SUPPLIED INFORMATION =
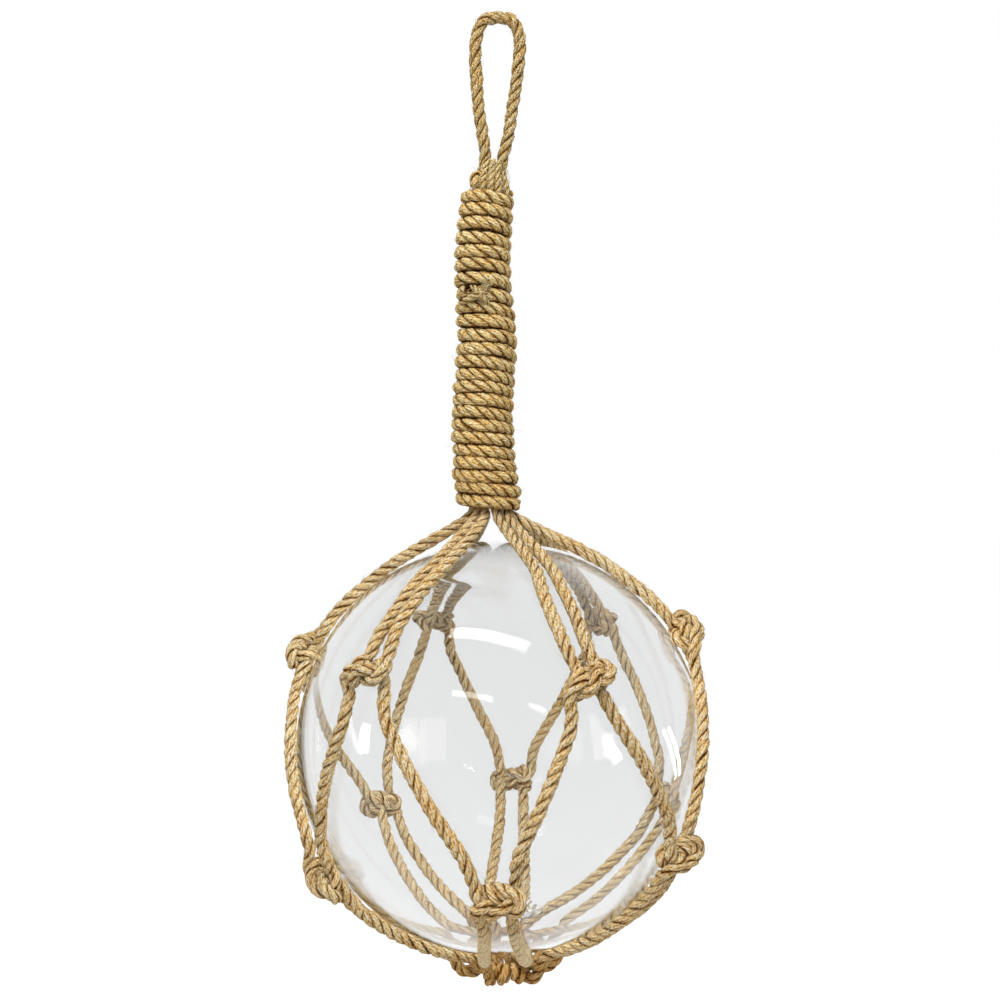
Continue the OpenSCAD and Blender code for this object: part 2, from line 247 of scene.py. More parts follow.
def carried_frames(route):
    """Directions along a route, and two sideways directions carried along it without twist"""
    along = unit(np.gradient(route, axis=0))
    side = np.zeros_like(along)
    start = np.array([0.0, 0.0, 1.0]) if abs(along[0, 2]) < 0.9 else np.array([1.0, 0.0, 0.0])
    for i, direction in enumerate(along):
        start = start - direction * (start @ direction)
        start /= np.linalg.norm(start)
        side[i] = start
    return along, side, np.cross(along, side)


def on_ball(az, lat, r):
    az, lat = math.radians(az), math.radians(lat)
    return np.array([r * math.cos(lat) * math.sin(az), -r * math.cos(lat) * math.cos(az),
                     BALL_Z + r * math.sin(lat)])


def swung(place):
    """The ring under the ball hangs a little to the right: a place turned about the ball's middle"""
    turn = math.radians(BASE_SWING)
    x, y, z = place[0], place[1], place[2] - BALL_Z
    return np.array([x * math.cos(turn) - z * math.sin(turn), y, BALL_Z + x * math.sin(turn) + z * math.cos(turn)])


def near_az(az, other):
    return az - 360 * round((az - other) / 360)


def mix(a, b, share):
    return a + (b - a) * share


class Stem:
    """The stem's sway and the bundle inside its wrapping, as in the part"""
    lower_pitch, upper_pitch, gap = 6.0, 6.6, 0.8
    lower_turns, middle_turns, upper_turns = 12, 4.2, 7.6
    core_bottom, core_top = 10.2, 7.0
    length = (lower_turns + 1) * lower_pitch + (middle_turns + upper_turns) * upper_pitch + 2 * gap

    @classmethod
    def x(cls, share):
        return np.interp(share, *zip(*STEM_SWAY))

    @classmethod
    def core(cls, share):
        return mix(cls.core_bottom, cls.core_top, share)

    @classmethod
    def z(cls, share):
        return STEM_BOTTOM + cls.length * share

    @classmethod
    def leg_ring(cls, share):
        return (cls.core(share) - 0.35) / (1 + math.sin(math.radians(15)))

    @classmethod
    def leg(cls, az, share):
        r, turn = cls.leg_ring(share), math.radians(az)
        return [cls.x(share) + r * math.sin(turn), -r * math.cos(turn), cls.z(share),
                0.97 * r * math.sin(math.radians(15))]


class Net:
    """Routes of the net's cords, as in the part"""

    def __init__(self, rope):
        self.d = rope.diameter
        self.r = self.d / 2
        self.lie = BALL_R + self.r + 0.1
        self.apart = self.r * 1.04
        self.unit = np.array([1.08, 0.5, 0.85]) * self.d
        self.knot_r = self.r * rope.knot_squeeze
        self.knot_off = 1.1 * self.d

    def upper_leg(self, i, side):
        (az, lat), slot = UPPER_KNOTS[i], SLOT_AZ[i]
        points = [Stem.leg(slot + 15 * side, share) for share in (0.97, 0.75, 0.52, 0.36, 0.2, 0.1, 0)]
        neck_az, neck_r = math.radians(mix(az, slot, 0.75)), 13.2
        across = self.apart * 0.9 * side
        points.append([Stem.x(-0.05) + neck_r * math.sin(neck_az) + across * math.cos(neck_az),
                       -neck_r * math.cos(neck_az) + across * math.sin(neck_az), STEM_BOTTOM - 6, self.r * 0.88])
        for step, share, lift, wide in ((63, 0.3, 0.3, 0.3), (55, 0, 0, 0.7), (lat + 19, 0, 0, 1),
                                        (lat + 10, 0, 0.4, 0.6)):
            spread = self.apart * (1 + LEG_SPREAD[i] * wide)
            apart = math.degrees(side * spread / (self.lie * math.cos(math.radians(step))))
            points.append([*on_ball(mix(az, slot, share) + apart, step, self.lie + lift * self.r), self.r])
        return points

    def knot(self, az, lat, side, wide):
        r = BALL_R + self.knot_off
        points = []
        for right, up, out in KNOT_STRAND:
            right, up, out = -side * right * self.unit[0] * wide, up * self.unit[1], -side * out * self.unit[2]
            place = on_ball(az + math.degrees(right / (r * math.cos(math.radians(lat)))),
                            lat + math.degrees(up / r), r + out)
            points.append([*place, self.knot_r])
        return points

    def lying_leg(self, start, end, shares):
        start, end = (unit(place - [0, 0, BALL_Z]) for place in (start, end))
        angle = math.acos(start @ end)
        points = []
        for share, lift in shares:
            way = (math.sin((1 - share) * angle) * start + math.sin(share * angle) * end) / math.sin(angle)
            points.append([*(way * (self.lie + lift * self.r) + [0, 0, BALL_Z]), self.r])
        return points

    def ring_point(self, az, out, down, along, r):
        ring_r, turn = 17.5, math.radians(az)
        drop = math.sqrt((BALL_R + 3 * self.r + 0.2) ** 2 - ring_r ** 2)
        return [*swung([(ring_r + out) * math.sin(turn) + along * math.cos(turn),
                        -(ring_r + out) * math.cos(turn) + along * math.sin(turn), BALL_Z - drop - down]), r]

    def ring_turn(self, az, size):
        d = self.d + 0.1
        steps = ((1.2, -1.26, -0.62, 1), (0.1, -1.04, -0.5, 0.94), (-0.98, -0.7, -0.25, 0.88),
                 (-1.1, 0.6, 0, 0.88), (-0.2, 1.15, 0.2, 0.96), (0.9, 0.9, 0.4, 1), (1.25, 0, 0.58, 1),
                 (1.9, -0.75, 0.62, 1))
        return [self.ring_point(az, out * d * size, down * d * size, along * d, r * self.r)
                for out, down, along, r in steps]

    def half_cord(self, i, side):
        az, lat = UPPER_KNOTS[i]
        low = i if side > 0 else (i + 5) % 6
        low_az, low_lat = LOWER_KNOTS[low]
        low_az = near_az(low_az, az)
        beside = math.degrees(side * 1.3 * self.apart / (self.lie * math.cos(math.radians(low_lat))))
        return (self.upper_leg(i, side) + self.knot(az, lat, side, UPPER_SHAPE[i][1])
                + self.lying_leg(on_ball(az, lat, BALL_R), on_ball(low_az, low_lat, BALL_R),
                                 ((0.15, 0.6), (0.27, 0.1), (0.42, 0), (0.58, 0), (0.73, 0.1), (0.85, 0.6)))
                + self.knot(low_az, low_lat, -side, LOWER_SHAPE[low][1])
                + self.lying_leg(on_ball(low_az - beside, low_lat, BALL_R),
                                 swung(on_ball(SLOT_AZ[i] + side * 10, -73, BALL_R)),
                                 ((0.2, 0.7), (0.4, 0.2), (0.6, 0), (0.8, 0), (1, 0))))

    def cord(self, i):
        turn = self.ring_turn(SLOT_AZ[i], TURN_SIZE[i])
        return np.array(self.half_cord(i, -1) + turn + self.half_cord(i, 1)[::-1])

    def base_ring(self):
        tail = ((0.3, 0.66, 1.1, 0.9), (0.5, 0.52, 1.2, 1.25), (0.52, 0.2, 1.25, 1.35), (0.45, -0.1, 1.1, 1.25))
        tails = {side: [self.ring_point(4, out * self.d, down * self.d, side * along * self.r, r * self.r)
                        for out, down, along, r in tail]
                 for side in (-1, 1)}
        around = [self.ring_point(-8 - k * 344 / 20, 0, 0, 0, self.r) for k in range(21)]
        return np.array(tails[-1] + around + tails[1][::-1])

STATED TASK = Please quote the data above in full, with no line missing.

WRITTEN SOLUTION =
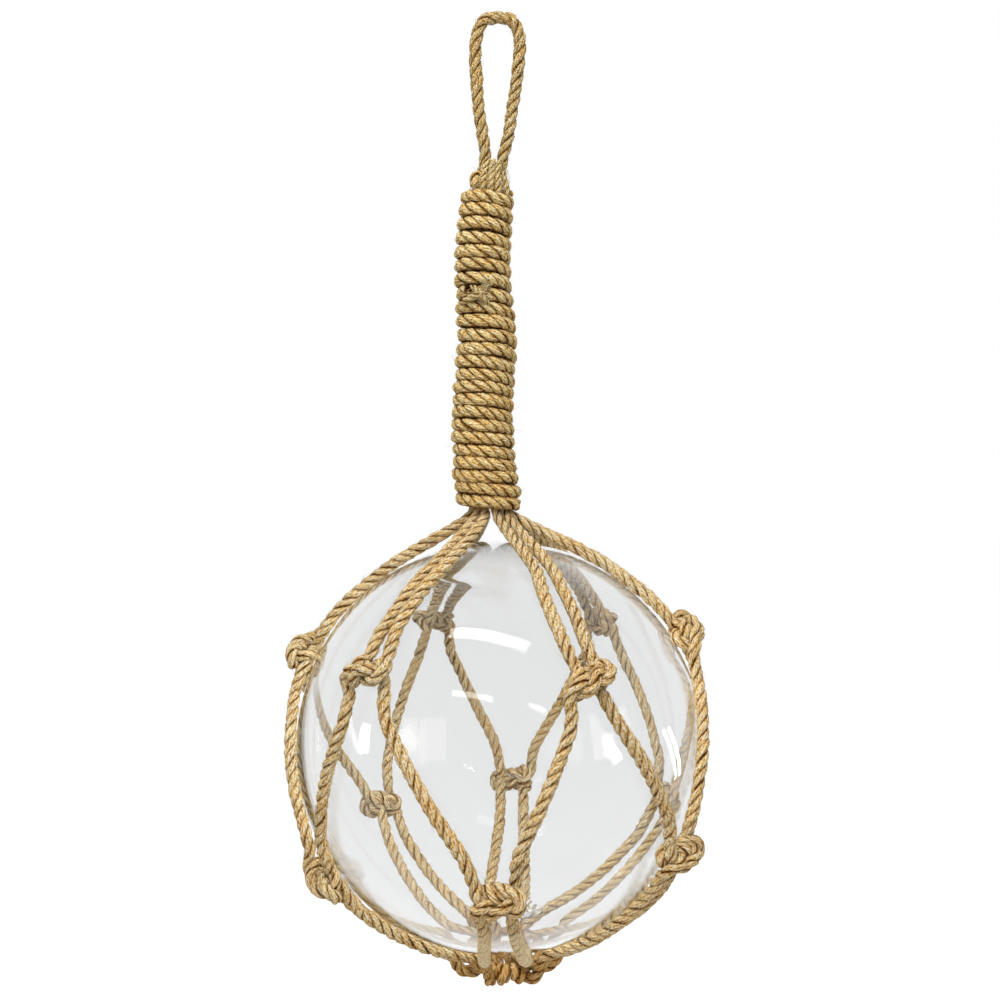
Continue the OpenSCAD and Blender code for this object: part 2, from line 247 of scene.py. More parts follow.
def carried_frames(route):
    """Directions along a route, and two sideways directions carried along it without twist"""
    along = unit(np.gradient(route, axis=0))
    side = np.zeros_like(along)
    start = np.array([0.0, 0.0, 1.0]) if abs(along[0, 2]) < 0.9 else np.array([1.0, 0.0, 0.0])
    for i, direction in enumerate(along):
        start = start - direction * (start @ direction)
        start /= np.linalg.norm(start)
        side[i] = start
    return along, side, np.cross(along, side)


def on_ball(az, lat, r):
    az, lat = math.radians(az), math.radians(lat)
    return np.array([r * math.cos(lat) * math.sin(az), -r * math.cos(lat) * math.cos(az),
                     BALL_Z + r * math.sin(lat)])


def swung(place):
    """The ring under the ball hangs a little to the right: a place turned about the ball's middle"""
    turn = math.radians(BASE_SWING)
    x, y, z = place[0], place[1], place[2] - BALL_Z
    return np.array([x * math.cos(turn) - z * math.sin(turn), y, BALL_Z + x * math.sin(turn) + z * math.cos(turn)])


def near_az(az, other):
    return az - 360 * round((az - other) / 360)


def mix(a, b, share):
    return a + (b - a) * share


class Stem:
    """The stem's sway and the bundle inside its wrapping, as in the part"""
    lower_pitch, upper_pitch, gap = 6.0, 6.6, 0.8
    lower_turns, middle_turns, upper_turns = 12, 4.2, 7.6
    core_bottom, core_top = 10.2, 7.0
    length = (lower_turns + 1) * lower_pitch + (middle_turns + upper_turns) * upper_pitch + 2 * gap

    @classmethod
    def x(cls, share):
        return np.interp(share, *zip(*STEM_SWAY))

    @classmethod
    def core(cls, share):
        return mix(cls.core_bottom, cls.core_top, share)

    @classmethod
    def z(cls, share):
        return STEM_BOTTOM + cls.length * share

    @classmethod
    def leg_ring(cls, share):
        return (cls.core(share) - 0.35) / (1 + math.sin(math.radians(15)))

    @classmethod
    def leg(cls, az, share):
        r, turn = cls.leg_ring(share), math.radians(az)
        return [cls.x(share) + r * math.sin(turn), -r * math.cos(turn), cls.z(share),
                0.97 * r * math.sin(math.radians(15))]


class Net:
    """Routes of the net's cords, as in the part"""

    def __init__(self, rope):
        self.d = rope.diameter
        self.r = self.d / 2
        self.lie = BALL_R + self.r + 0.1
        self.apart = self.r * 1.04
        self.unit = np.array([1.08, 0.5, 0.85]) * self.d
        self.knot_r = self.r * rope.knot_squeeze
        self.knot_off = 1.1 * self.d

    def upper_leg(self, i, side):
        (az, lat), slot = UPPER_KNOTS[i], SLOT_AZ[i]
        points = [Stem.leg(slot + 15 * side, share) for share in (0.97, 0.75, 0.52, 0.36, 0.2, 0.1, 0)]
        neck_az, neck_r = math.radians(mix(az, slot, 0.75)), 13.2
        across = self.apart * 0.9 * side
        points.append([Stem.x(-0.05) + neck_r * math.sin(neck_az) + across * math.cos(neck_az),
                       -neck_r * math.cos(neck_az) + across * math.sin(neck_az), STEM_BOTTOM - 6, self.r * 0.88])
        for step, share, lift, wide in ((63, 0.3, 0.3, 0.3), (55, 0, 0, 0.7), (lat + 19, 0, 0, 1),
                                        (lat + 10, 0, 0.4, 0.6)):
            spread = self.apart * (1 + LEG_SPREAD[i] * wide)
            apart = math.degrees(side * spread / (self.lie * math.cos(math.radians(step))))
            points.append([*on_ball(mix(az, slot, share) + apart, step, self.lie + lift * self.r), self.r])
        return points

    def knot(self, az, lat, side, wide):
        r = BALL_R + self.knot_off
        points = []
        for right, up, out in KNOT_STRAND:
            right, up, out = -side * right * self.unit[0] * wide, up * self.unit[1], -side * out * self.unit[2]
            place = on_ball(az + math.degrees(right / (r * math.cos(math.radians(lat)))),
                            lat + math.degrees(up / r), r + out)
            points.append([*place, self.knot_r])
        return points

    def lying_leg(self, start, end, shares):
        start, end = (unit(place - [0, 0, BALL_Z]) for place in (start, end))
        angle = math.acos(start @ end)
        points = []
        for share, lift in shares:
            way = (math.sin((1 - share) * angle) * start + math.sin(share * angle) * end) / math.sin(angle)
            points.append([*(way * (self.lie + lift * self.r) + [0, 0, BALL_Z]), self.r])
        return points

    def ring_point(self, az, out, down, along, r):
        ring_r, turn = 17.5, math.radians(az)
        drop = math.sqrt((BALL_R + 3 * self.r + 0.2) ** 2 - ring_r ** 2)
        return [*swung([(ring_r + out) * math.sin(turn) + along * math.cos(turn),
                        -(ring_r + out) * math.cos(turn) + along * math.sin(turn), BALL_Z - drop - down]), r]

    def ring_turn(self, az, size):
        d = self.d + 0.1
        steps = ((1.2, -1.26, -0.62, 1), (0.1, -1.04, -0.5, 0.94), (-0.98, -0.7, -0.25, 0.88),
                 (-1.1, 0.6, 0, 0.88), (-0.2, 1.15, 0.2, 0.96), (0.9, 0.9, 0.4, 1), (1.25, 0, 0.58, 1),
                 (1.9, -0.75, 0.62, 1))
        return [self.ring_point(az, out * d * size, down * d * size, along * d, r * self.r)
                for out, down, along, r in steps]

    def half_cord(self, i, side):
        az, lat = UPPER_KNOTS[i]
        low = i if side > 0 else (i + 5) % 6
        low_az, low_lat = LOWER_KNOTS[low]
        low_az = near_az(low_az, az)
        beside = math.degrees(side * 1.3 * self.apart / (self.lie * math.cos(math.radians(low_lat))))
        return (self.upper_leg(i, side) + self.knot(az, lat, side, UPPER_SHAPE[i][1])
                + self.lying_leg(on_ball(az, lat, BALL_R), on_ball(low_az, low_lat, BALL_R),
                                 ((0.15, 0.6), (0.27, 0.1), (0.42, 0), (0.58, 0), (0.73, 0.1), (0.85, 0.6)))
                + self.knot(low_az, low_lat, -side, LOWER_SHAPE[low][1])
                + self.lying_leg(on_ball(low_az - beside, low_lat, BALL_R),
                                 swung(on_ball(SLOT_AZ[i] + side * 10, -73, BALL_R)),
                                 ((0.2, 0.7), (0.4, 0.2), (0.6, 0), (0.8, 0), (1, 0))))

    def cord(self, i):
        turn = self.ring_turn(SLOT_AZ[i], TURN_SIZE[i])
        return np.array(self.half_cord(i, -1) + turn + self.half_cord(i, 1)[::-1])

    def base_ring(self):
        tail = ((0.3, 0.66, 1.1, 0.9), (0.5, 0.52, 1.2, 1.25), (0.52, 0.2, 1.25, 1.35), (0.45, -0.1, 1.1, 1.25))
        tails = {side: [self.ring_point(4, out * self.d, down * self.d, side * along * self.r, r * self.r)
                        for out, down, along, r in tail]
                 for side in (-1, 1)}
        around = [self.ring_point(-8 - k * 344 / 20, 0, 0, 0, self.r) for k in range(21)]
        return np.array(tails[-1] + around + tails[1][::-1])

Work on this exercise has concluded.